▸ **Your instructions**
Set down, please, exactly the lines below that run from the line with "clear_scene()" to the line with "low, high = Vector((1e9,)", both lines included.

▸ **Data**
- - - - - - -
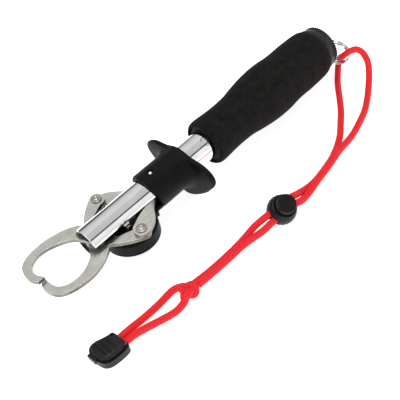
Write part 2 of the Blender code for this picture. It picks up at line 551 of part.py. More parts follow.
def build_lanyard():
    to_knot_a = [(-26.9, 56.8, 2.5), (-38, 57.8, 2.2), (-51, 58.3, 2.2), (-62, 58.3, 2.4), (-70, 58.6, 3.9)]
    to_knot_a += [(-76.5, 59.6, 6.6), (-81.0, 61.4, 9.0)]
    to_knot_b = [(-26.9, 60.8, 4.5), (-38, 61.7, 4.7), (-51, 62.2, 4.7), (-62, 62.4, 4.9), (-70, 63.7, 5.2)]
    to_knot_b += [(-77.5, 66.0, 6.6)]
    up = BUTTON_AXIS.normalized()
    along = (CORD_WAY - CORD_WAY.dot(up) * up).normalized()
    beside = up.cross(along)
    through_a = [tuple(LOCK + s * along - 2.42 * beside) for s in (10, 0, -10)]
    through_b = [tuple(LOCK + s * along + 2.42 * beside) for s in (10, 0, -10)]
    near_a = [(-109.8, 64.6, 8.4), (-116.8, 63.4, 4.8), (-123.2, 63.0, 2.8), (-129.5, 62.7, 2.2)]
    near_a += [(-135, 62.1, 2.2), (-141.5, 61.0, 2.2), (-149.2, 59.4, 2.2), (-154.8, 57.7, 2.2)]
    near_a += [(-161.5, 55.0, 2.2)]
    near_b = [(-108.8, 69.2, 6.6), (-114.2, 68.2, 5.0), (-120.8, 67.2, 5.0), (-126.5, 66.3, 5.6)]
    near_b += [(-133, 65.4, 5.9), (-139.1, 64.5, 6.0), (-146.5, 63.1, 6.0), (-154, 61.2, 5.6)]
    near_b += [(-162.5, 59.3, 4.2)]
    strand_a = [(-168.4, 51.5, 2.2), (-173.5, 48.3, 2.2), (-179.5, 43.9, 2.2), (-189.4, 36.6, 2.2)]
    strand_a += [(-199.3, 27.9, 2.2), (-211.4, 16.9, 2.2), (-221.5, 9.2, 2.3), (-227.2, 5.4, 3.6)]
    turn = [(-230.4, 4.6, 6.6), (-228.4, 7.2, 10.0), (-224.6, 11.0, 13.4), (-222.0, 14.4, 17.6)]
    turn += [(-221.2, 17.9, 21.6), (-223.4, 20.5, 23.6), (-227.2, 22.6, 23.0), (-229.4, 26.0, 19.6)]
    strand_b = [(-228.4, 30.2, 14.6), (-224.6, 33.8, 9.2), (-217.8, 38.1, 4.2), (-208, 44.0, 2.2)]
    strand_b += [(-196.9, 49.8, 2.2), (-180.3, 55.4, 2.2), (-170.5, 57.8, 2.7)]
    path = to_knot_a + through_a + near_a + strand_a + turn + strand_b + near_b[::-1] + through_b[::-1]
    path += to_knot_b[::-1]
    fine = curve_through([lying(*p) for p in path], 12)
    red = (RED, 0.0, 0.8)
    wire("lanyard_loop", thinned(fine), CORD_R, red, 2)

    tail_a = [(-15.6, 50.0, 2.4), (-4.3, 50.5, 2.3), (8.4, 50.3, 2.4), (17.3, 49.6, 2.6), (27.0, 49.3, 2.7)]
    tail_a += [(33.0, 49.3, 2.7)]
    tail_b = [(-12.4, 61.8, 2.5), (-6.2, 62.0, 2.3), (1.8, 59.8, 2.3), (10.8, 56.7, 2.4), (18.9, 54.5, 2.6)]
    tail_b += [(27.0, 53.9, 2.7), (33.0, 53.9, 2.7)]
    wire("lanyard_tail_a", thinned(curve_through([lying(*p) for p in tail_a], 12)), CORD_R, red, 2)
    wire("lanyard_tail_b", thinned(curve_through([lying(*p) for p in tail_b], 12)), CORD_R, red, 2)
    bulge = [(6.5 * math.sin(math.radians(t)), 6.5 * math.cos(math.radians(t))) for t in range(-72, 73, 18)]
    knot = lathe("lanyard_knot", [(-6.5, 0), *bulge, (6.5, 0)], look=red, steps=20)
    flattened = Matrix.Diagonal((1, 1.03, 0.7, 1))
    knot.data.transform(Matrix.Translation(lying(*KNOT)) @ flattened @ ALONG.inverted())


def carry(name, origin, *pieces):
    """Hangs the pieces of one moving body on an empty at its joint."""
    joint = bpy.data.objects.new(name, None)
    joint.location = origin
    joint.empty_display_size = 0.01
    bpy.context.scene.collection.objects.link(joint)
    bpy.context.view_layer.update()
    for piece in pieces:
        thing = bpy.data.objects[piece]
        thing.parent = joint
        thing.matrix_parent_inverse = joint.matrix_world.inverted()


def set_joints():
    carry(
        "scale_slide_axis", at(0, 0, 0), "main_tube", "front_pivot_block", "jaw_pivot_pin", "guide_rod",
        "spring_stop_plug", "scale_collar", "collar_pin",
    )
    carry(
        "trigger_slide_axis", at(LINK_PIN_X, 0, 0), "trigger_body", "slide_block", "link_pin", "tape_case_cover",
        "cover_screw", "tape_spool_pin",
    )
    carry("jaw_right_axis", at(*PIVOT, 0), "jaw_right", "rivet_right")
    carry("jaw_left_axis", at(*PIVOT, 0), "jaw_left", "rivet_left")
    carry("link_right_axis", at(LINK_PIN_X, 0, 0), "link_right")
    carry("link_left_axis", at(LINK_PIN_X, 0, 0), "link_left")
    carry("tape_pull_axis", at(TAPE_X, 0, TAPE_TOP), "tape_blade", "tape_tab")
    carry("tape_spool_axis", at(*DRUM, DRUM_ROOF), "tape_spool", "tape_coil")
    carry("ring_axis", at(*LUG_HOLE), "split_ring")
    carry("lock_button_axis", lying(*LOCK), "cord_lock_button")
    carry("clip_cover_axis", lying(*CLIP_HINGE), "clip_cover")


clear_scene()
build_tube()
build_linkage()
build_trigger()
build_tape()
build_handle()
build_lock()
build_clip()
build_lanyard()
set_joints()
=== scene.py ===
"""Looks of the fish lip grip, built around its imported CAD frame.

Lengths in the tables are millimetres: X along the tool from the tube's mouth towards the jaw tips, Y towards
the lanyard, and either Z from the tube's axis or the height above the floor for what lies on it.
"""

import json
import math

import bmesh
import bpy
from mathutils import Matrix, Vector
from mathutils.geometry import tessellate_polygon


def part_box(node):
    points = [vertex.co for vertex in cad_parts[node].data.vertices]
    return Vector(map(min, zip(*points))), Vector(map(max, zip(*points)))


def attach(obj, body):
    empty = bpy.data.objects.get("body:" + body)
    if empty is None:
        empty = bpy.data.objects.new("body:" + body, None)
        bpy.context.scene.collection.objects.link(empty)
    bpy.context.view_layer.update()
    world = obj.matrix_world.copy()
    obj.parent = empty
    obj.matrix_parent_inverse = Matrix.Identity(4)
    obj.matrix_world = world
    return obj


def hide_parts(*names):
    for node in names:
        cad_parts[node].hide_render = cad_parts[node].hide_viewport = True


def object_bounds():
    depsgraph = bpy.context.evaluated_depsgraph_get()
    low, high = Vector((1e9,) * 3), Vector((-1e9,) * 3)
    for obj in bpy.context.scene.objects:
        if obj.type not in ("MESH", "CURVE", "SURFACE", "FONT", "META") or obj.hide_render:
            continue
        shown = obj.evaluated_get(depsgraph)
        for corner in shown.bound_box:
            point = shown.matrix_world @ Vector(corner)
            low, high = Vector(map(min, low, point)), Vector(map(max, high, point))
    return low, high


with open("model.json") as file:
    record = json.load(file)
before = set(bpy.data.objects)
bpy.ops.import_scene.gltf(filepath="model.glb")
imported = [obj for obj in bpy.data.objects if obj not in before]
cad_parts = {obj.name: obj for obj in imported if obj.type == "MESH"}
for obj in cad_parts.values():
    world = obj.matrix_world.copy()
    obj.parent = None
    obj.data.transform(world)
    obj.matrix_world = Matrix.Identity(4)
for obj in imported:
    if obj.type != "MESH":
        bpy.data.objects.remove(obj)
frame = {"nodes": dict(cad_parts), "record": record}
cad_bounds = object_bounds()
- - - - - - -
▸ **Answer to this task**
clear_scene()
build_tube()
build_linkage()
build_trigger()
build_tape()
build_handle()
build_lock()
build_clip()
build_lanyard()
set_joints()
=== scene.py ===
"""Looks of the fish lip grip, built around its imported CAD frame.

Lengths in the tables are millimetres: X along the tool from the tube's mouth towards the jaw tips, Y towards
the lanyard, and either Z from the tube's axis or the height above the floor for what lies on it.
"""

import json
import math

import bmesh
import bpy
from mathutils import Matrix, Vector
from mathutils.geometry import tessellate_polygon


def part_box(node):
    points = [vertex.co for vertex in cad_parts[node].data.vertices]
    return Vector(map(min, zip(*points))), Vector(map(max, zip(*points)))


def attach(obj, body):
    empty = bpy.data.objects.get("body:" + body)
    if empty is None:
        empty = bpy.data.objects.new("body:" + body, None)
        bpy.context.scene.collection.objects.link(empty)
    bpy.context.view_layer.update()
    world = obj.matrix_world.copy()
    obj.parent = empty
    obj.matrix_parent_inverse = Matrix.Identity(4)
    obj.matrix_world = world
    return obj


def hide_parts(*names):
    for node in names:
        cad_parts[node].hide_render = cad_parts[node].hide_viewport = True


def object_bounds():
    depsgraph = bpy.context.evaluated_depsgraph_get()
    low, high = Vector((1e9,) * 3), Vector((-1e9,) * 3)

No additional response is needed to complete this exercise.